STORED DATA
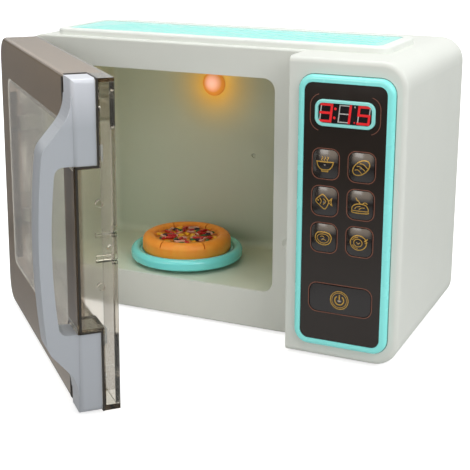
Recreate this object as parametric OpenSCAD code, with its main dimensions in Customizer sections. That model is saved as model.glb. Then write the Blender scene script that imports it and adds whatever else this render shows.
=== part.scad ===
// Toy microwave oven: smoke door with a bow handle, spinning plate with a pizza, push keys.
// Millimetres. X runs to the right, Y to the back, Z up. The origin is on the floor at the
// middle of the front left foot's sole, and the front with the door and the keys faces -Y.

/* [Body] */
// width of the whole body
body_w = 284; // [270:1:300]
// depth of the whole body
body_d = 140; // [132:1:150]
// height of the body without its feet and its raised top
body_h = 190; // [182:1:200]
// thickness of the casing walls
wall_t = 2.2; // [1.8:0.1:2.6]
// width of the control block to the right of the door
block_w = 74; // [72:1:78]
// how far the control block stands in front of the oven face
step_d = 26; // [25:0.5:30]
// rounding of the body corners seen from the front
corner_r = 16; // [14:1:18]
// rounding of the front edges of the control block
block_edge = 3.5; // [2:0.5:4.5]
// how far the rubber feet stand out below
foot_h = 1.5; // [1:0.1:2.5]
// thickness of the rear cover
rear_t = 3; // [2.6:0.1:3.4]

/* [Oven] */
// width of the oven face left and right of the opening together
oven_sides = 39; // [38:0.5:46]
// height of the oven face above the opening
oven_top = 19.5; // [18:0.5:26]
// height of the oven floor over the casing bottom
oven_z = 26.5; // [25:0.5:30]
// depth of the oven behind its face
oven_d = 90; // [80:1:92]
// corner rounding of the oven opening
oven_r = 8; // [6:0.5:10]
// rounding between the oven walls and its back
oven_back = 5; // [3:0.5:7]
// wall thickness of the oven tub
oven_t = 1.8; // [1.4:0.1:2.2]

/* [Door] */
// angle of the door away from closed
door_open = 44; // [0:1:98]
// gap and set back between the free end of the door and the control block
door_short = 1.4; // [1.2:0.1:4]
// thickness of the door
door_t = 23.4; // [20:0.2:24.4]
// gap between the closed door and the oven face
door_gap = 0.6; // [0.5:0.1:1]
// hinge line measured along the door from its hinge edge
hinge_a = 4.5; // [4.2:0.1:5]
// hinge line measured outward from the inner face
hinge_b = 8; // [7.6:0.1:8.6]
// diameter of the hinge pins
pin_d = 3; // [2.6:0.1:3.4]
// running gap around the hinge pins
pin_gap = 0.08; // [0.05:0.01:0.1]
// height of each hinge above and below the middle of the body
hinge_off = 33.5; // [30:0.5:40]
// wall thickness of the door cover
cover_t = 2.5; // [2:0.1:3]
// width of the free end margin beside the window
win_margin = 24; // [22:1:28]

/* [Handle] */
// width of the handle along the door
grip_w = 20; // [16:0.5:22]
// how far the handle stands out in front of the door
grip_out = 19.6; // [17:0.2:22]
// thickness of the grip bar
grip_t = 7; // [5.5:0.5:8]
// radius of the bow seen from the end of the door
bow_r = 480; // [380:10:700]
// height of each handle block
grip_block = 47; // [42:1:50]
// how far the blocks wrap along the end of the door
grip_wrap = 13; // [10:0.5:13]

/* [Top panel] */
// width of the raised top panel
top_w = 240; // [220:1:244]
// depth of the raised top panel
top_d = 67; // [60:1:80]
// distance of the raised panel behind the control block front
top_y = 30.5; // [29.5:0.5:36]
// height of the raised panel
top_h = 4.2; // [3.4:0.1:5]
// width of the pale rim around the inlay
top_rim_w = 6.5; // [5:0.5:8]

/* [Controls] */
// width of the bezel around the control panel
bezel_w = 60.6; // [58:0.2:62]
// height of the control block face above the bezel
bezel_top = 10.1; // [8:0.1:13]
// height of the bezel above the casing bottom
bezel_z = 8.2; // [7:0.1:9]
// how far the bezel stands out of the control block
bezel_out = 3.4; // [3:0.1:4]
// width of the bezel ring seen from the front
bezel_ring = 4.3; // [4:0.1:5]
// width of one food key
key_w = 15.8; // [15:0.1:18]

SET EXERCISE
Exactly as they stand, set down the lines from the top of the data through the line with "keys faces -Y.".

WRITTEN ANSWER
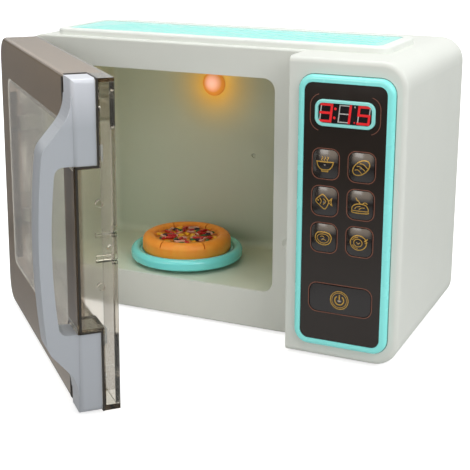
Recreate this object as parametric OpenSCAD code, with its main dimensions in Customizer sections. That model is saved as model.glb. Then write the Blender scene script that imports it and adds whatever else this render shows.
=== part.scad ===
// Toy microwave oven: smoke door with a bow handle, spinning plate with a pizza, push keys.
// Millimetres. X runs to the right, Y to the back, Z up. The origin is on the floor at the
// middle of the front left foot's sole, and the front with the door and the keys faces -Y.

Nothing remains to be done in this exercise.